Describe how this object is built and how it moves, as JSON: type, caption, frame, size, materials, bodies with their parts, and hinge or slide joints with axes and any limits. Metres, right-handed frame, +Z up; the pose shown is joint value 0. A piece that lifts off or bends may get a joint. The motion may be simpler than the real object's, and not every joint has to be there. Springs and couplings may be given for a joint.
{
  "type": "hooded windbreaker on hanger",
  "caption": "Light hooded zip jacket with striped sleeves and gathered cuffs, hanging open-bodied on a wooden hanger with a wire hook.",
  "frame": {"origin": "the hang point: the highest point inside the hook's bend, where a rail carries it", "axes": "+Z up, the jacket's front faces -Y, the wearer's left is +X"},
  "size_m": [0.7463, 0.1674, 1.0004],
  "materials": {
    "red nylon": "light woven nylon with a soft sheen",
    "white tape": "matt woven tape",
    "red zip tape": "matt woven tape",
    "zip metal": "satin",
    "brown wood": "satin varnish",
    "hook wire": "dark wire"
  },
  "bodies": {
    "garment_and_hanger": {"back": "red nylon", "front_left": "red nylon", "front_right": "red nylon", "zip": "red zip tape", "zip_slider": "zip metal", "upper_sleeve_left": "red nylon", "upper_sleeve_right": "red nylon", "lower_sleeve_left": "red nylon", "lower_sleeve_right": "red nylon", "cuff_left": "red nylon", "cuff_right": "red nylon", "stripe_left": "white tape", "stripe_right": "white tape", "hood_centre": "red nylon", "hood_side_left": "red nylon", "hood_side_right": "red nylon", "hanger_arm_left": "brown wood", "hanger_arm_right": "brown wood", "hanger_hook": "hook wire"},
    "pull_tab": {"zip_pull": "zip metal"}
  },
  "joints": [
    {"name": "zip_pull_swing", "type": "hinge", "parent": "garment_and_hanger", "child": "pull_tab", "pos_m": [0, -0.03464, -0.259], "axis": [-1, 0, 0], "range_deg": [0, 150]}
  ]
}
- - - - -
DIRECTION: Return the listing above in its exact form.

OUTPUT:
Describe how this object is built and how it moves, as JSON: type, caption, frame, size, materials, bodies with their parts, and hinge or slide joints with axes and any limits. Metres, right-handed frame, +Z up; the pose shown is joint value 0. A piece that lifts off or bends may get a joint. The motion may be simpler than the real object's, and not every joint has to be there. Springs and couplings may be given for a joint.
{
  "type": "hooded windbreaker on hanger",
  "caption": "Light hooded zip jacket with striped sleeves and gathered cuffs, hanging open-bodied on a wooden hanger with a wire hook.",
  "frame": {"origin": "the hang point: the highest point inside the hook's bend, where a rail carries it", "axes": "+Z up, the jacket's front faces -Y, the wearer's left is +X"},
  "size_m": [0.7463, 0.1674, 1.0004],
  "materials": {
    "red nylon": "light woven nylon with a soft sheen",
    "white tape": "matt woven tape",
    "red zip tape": "matt woven tape",
    "zip metal": "satin",
    "brown wood": "satin varnish",
    "hook wire": "dark wire"
  },
  "bodies": {
    "garment_and_hanger": {"back": "red nylon", "front_left": "red nylon", "front_right": "red nylon", "zip": "red zip tape", "zip_slider": "zip metal", "upper_sleeve_left": "red nylon", "upper_sleeve_right": "red nylon", "lower_sleeve_left": "red nylon", "lower_sleeve_right": "red nylon", "cuff_left": "red nylon", "cuff_right": "red nylon", "stripe_left": "white tape", "stripe_right": "white tape", "hood_centre": "red nylon", "hood_side_left": "red nylon", "hood_side_right": "red nylon", "hanger_arm_left": "brown wood", "hanger_arm_right": "brown wood", "hanger_hook": "hook wire"},
    "pull_tab": {"zip_pull": "zip metal"}
  },
  "joints": [
    {"name": "zip_pull_swing", "type": "hinge", "parent": "garment_and_hanger", "child": "pull_tab", "pos_m": [0, -0.03464, -0.259], "axis": [-1, 0, 0], "range_deg": [0, 150]}
  ]
}